Green’s Dictionary of Slang

tib n.1

[SE tib, ‘a typical name for a woman of the lower classes’ (OED)]

a prostitute.

[UK]U. Fulwell Like Will to Like 14: Yonder cometh Ralph Roister [...] for thee he is so fit a mate, / As Tom and Tib for Kit and Kate.
[UK] Shakespeare Pericles IV vi: Thou art the damned door-keeper to every Coystril that comes inquiring for his Tib.
[UK]H. Mill Nights Search II 99: One of his Tibs, full of the lustfull itch Did kick and bite. [Ibid.] 129: The jades are all too coarse; this frap must borrow a finer tib.
[UK] ‘A Psalm of Mercy’ Rump Poems and Songs (1662) II 197: Spare none, cry’s old Tib.
in Coles Lat.–Eng.

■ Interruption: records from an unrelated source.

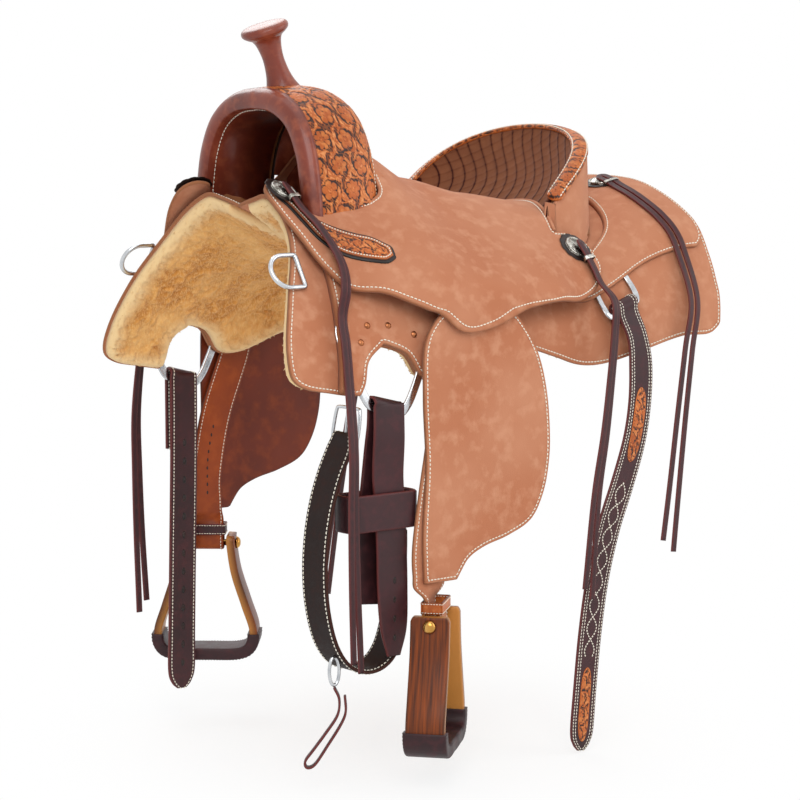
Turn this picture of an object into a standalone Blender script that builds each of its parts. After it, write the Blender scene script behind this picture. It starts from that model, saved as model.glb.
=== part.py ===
# Western performance saddle, modelled piece by piece.
# X runs from the front (horn, minus) to the back (cantle, plus), Z is up and Y goes across.
# The near side of the horse is minus Y. Near and far pieces come from the same functions.
# Every leather layer is draped on one form, the outside of the skirts, at its own height above it.

import math

import bmesh
import bpy
import numpy as np
from mathutils import Matrix, Vector, geometry

GAP = 0.0003            # between pieces that touch

# Form of the skirts: half sections (across, up) at the front, the middle and the back
FRONT_SECTION = [(0, 0.093), (0.032, 0.103), (0.065, 0.108), (0.11, 0.078), (0.145, 0.035),
                 (0.18, -0.025), (0.203, -0.08), (0.218, -0.131), (0.228, -0.22)]
MIDDLE_SECTION = [(0, 0.030), (0.04, 0.030), (0.08, 0.024), (0.125, 0.012), (0.165, -0.008),
                  (0.198, -0.035), (0.216, -0.062), (0.2245, -0.095), (0.227, -0.24)]
REAR_SECTION = [(0, 0.104), (0.052, 0.102), (0.098, 0.094), (0.15, 0.072), (0.190, 0.045),
                (0.212, 0.008), (0.228, -0.03), (0.238, -0.07), (0.244, -0.20)]
FRONT_X = -0.33         # the front section stands here
MIDDLE_FROM_X = -0.10   # the middle section holds from here
MIDDLE_TO_X = 0.10      # to here
REAR_X = 0.37           # the rear section stands here

# Layers, as heights above the form
FLEECE_THICK = 0.017
SKIRT_THICK = 0.0047
BAR_THICK = 0.010
PLATE_THICK = 0.0085
SEAT_LEATHER = 0.005
GROUND_SEAT = 0.014     # thickness of the seat over the channel between the bars
HOUSING_THICK = 0.0060
PATCH_THICK = 0.0035
CHANNEL_HALF = 0.045    # half width of the open channel between the skirts, along the form
RIG_DEE_THICK = 0.0039

# Seat: half sections (across, up) of its top, at places along it
SEAT_SECTIONS = [
    (-0.29, [(0, 0.125), (0.062, 0.117), (0.102, 0.094), (0.140, 0.058), (0.165, 0.025),
             (0.188, -0.012), (0.208, -0.05), (0.225, -0.10), (0.233, -0.15)]),
    (-0.24, [(0, 0.130), (0.064, 0.108), (0.106, 0.086), (0.142, 0.058), (0.170, 0.027),
             (0.197, -0.008), (0.217, -0.045), (0.232, -0.09), (0.238, -0.15)]),
    (-0.19, [(0, 0.145), (0.070, 0.118), (0.112, 0.092), (0.150, 0.063), (0.186, 0.030),
             (0.218, -0.005), (0.238, -0.038), (0.249, -0.09), (0.252, -0.15)]),
    (-0.12, [(0, 0.158), (0.060, 0.146), (0.100, 0.118), (0.148, 0.076), (0.196, 0.036),
             (0.236, -0.002), (0.2540, -0.04), (0.2560, -0.09), (0.2570, -0.15)]),
    (-0.03, [(0, 0.114), (0.060, 0.106), (0.100, 0.088), (0.150, 0.058), (0.200, 0.022),
             (0.240, -0.012), (0.2540, -0.04), (0.2560, -0.09), (0.2570, -0.15)]),
    (0.06, [(0, 0.090), (0.060, 0.089), (0.110, 0.080), (0.160, 0.052), (0.205, 0.018),
            (0.240, -0.016), (0.2535, -0.045), (0.2560, -0.09), (0.2570, -0.15)]),
    (0.12, [(0, 0.072), (0.060, 0.078), (0.110, 0.078), (0.150, 0.062), (0.186, 0.028),
            (0.217, -0.005), (0.234, -0.035), (0.246, -0.08), (0.250, -0.15)]),
    (0.18, [(0, 0.070), (0.060, 0.076), (0.110, 0.070), (0.150, 0.050), (0.186, 0.022),
            (0.212, -0.006), (0.230, -0.038), (0.243, -0.08), (0.247, -0.15)]),
]

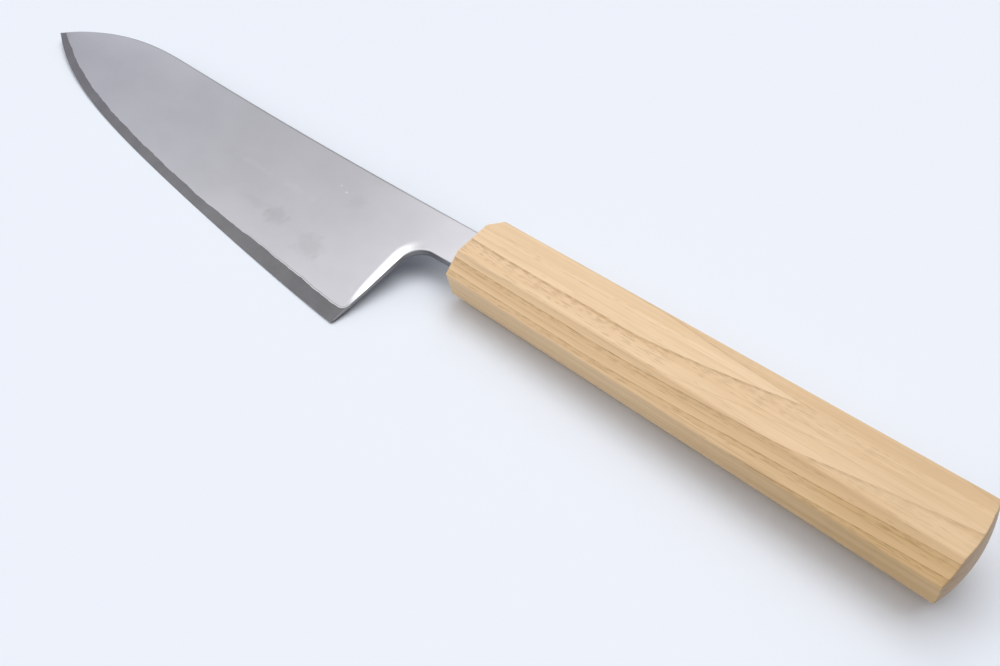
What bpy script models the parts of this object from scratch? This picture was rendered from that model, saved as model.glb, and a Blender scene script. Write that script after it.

Dict. n.p.: A tib, mulier sordida [F&H].
[UK] ‘The Taylor’s Lamentation’ in Ebsworth Roxburghe Ballads (1891) VII:2 474: Then the young Tib did cunningly say, ‘Sir, if you are right willing to stay, / I have a Chamber here of my own, where we may kiss and dally alone!’.